• _DATASET SECTION_:
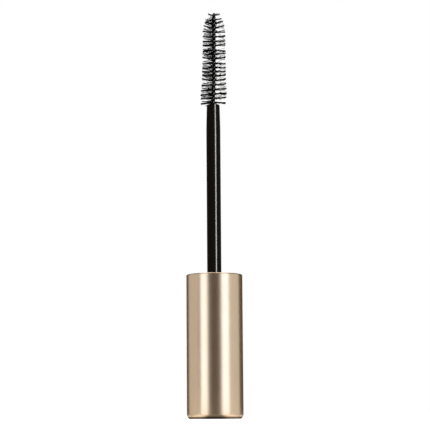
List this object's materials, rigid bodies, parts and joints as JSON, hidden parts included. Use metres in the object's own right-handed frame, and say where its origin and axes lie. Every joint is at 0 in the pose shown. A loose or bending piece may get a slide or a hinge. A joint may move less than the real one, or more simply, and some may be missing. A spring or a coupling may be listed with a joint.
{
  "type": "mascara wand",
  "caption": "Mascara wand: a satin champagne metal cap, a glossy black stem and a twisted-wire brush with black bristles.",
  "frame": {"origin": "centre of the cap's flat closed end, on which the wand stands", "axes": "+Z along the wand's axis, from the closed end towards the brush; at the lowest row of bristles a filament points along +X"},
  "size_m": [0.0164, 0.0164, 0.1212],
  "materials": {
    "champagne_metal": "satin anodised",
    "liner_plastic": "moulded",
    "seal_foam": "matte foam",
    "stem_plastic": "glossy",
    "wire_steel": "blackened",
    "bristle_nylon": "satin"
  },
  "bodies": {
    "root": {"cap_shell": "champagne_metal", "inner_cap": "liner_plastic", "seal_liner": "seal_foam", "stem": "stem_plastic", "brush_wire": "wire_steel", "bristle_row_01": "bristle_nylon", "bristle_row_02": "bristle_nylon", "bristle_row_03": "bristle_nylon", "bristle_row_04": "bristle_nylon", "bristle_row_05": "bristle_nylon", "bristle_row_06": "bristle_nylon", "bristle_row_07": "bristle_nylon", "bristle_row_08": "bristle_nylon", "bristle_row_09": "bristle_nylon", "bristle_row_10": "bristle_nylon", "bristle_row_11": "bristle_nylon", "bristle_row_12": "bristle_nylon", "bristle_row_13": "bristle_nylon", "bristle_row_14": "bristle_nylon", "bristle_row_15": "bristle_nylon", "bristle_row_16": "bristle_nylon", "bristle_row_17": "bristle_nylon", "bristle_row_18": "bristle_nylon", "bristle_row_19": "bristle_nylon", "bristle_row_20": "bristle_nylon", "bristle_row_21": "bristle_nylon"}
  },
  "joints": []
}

• _TASK OBJECTIVE_: All of the data needs to be printed once more, exactly.

• _FINAL RESULT_:
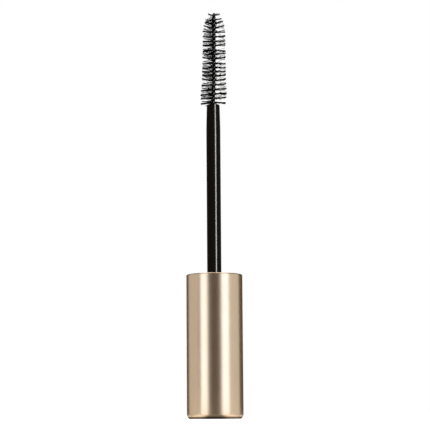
List this object's materials, rigid bodies, parts and joints as JSON, hidden parts included. Use metres in the object's own right-handed frame, and say where its origin and axes lie. Every joint is at 0 in the pose shown. A loose or bending piece may get a slide or a hinge. A joint may move less than the real one, or more simply, and some may be missing. A spring or a coupling may be listed with a joint.
{
  "type": "mascara wand",
  "caption": "Mascara wand: a satin champagne metal cap, a glossy black stem and a twisted-wire brush with black bristles.",
  "frame": {"origin": "centre of the cap's flat closed end, on which the wand stands", "axes": "+Z along the wand's axis, from the closed end towards the brush; at the lowest row of bristles a filament points along +X"},
  "size_m": [0.0164, 0.0164, 0.1212],
  "materials": {
    "champagne_metal": "satin anodised",
    "liner_plastic": "moulded",
    "seal_foam": "matte foam",
    "stem_plastic": "glossy",
    "wire_steel": "blackened",
    "bristle_nylon": "satin"
  },
  "bodies": {
    "root": {"cap_shell": "champagne_metal", "inner_cap": "liner_plastic", "seal_liner": "seal_foam", "stem": "stem_plastic", "brush_wire": "wire_steel", "bristle_row_01": "bristle_nylon", "bristle_row_02": "bristle_nylon", "bristle_row_03": "bristle_nylon", "bristle_row_04": "bristle_nylon", "bristle_row_05": "bristle_nylon", "bristle_row_06": "bristle_nylon", "bristle_row_07": "bristle_nylon", "bristle_row_08": "bristle_nylon", "bristle_row_09": "bristle_nylon", "bristle_row_10": "bristle_nylon", "bristle_row_11": "bristle_nylon", "bristle_row_12": "bristle_nylon", "bristle_row_13": "bristle_nylon", "bristle_row_14": "bristle_nylon", "bristle_row_15": "bristle_nylon", "bristle_row_16": "bristle_nylon", "bristle_row_17": "bristle_nylon", "bristle_row_18": "bristle_nylon", "bristle_row_19": "bristle_nylon", "bristle_row_20": "bristle_nylon", "bristle_row_21": "bristle_nylon"}
  },
  "joints": []
}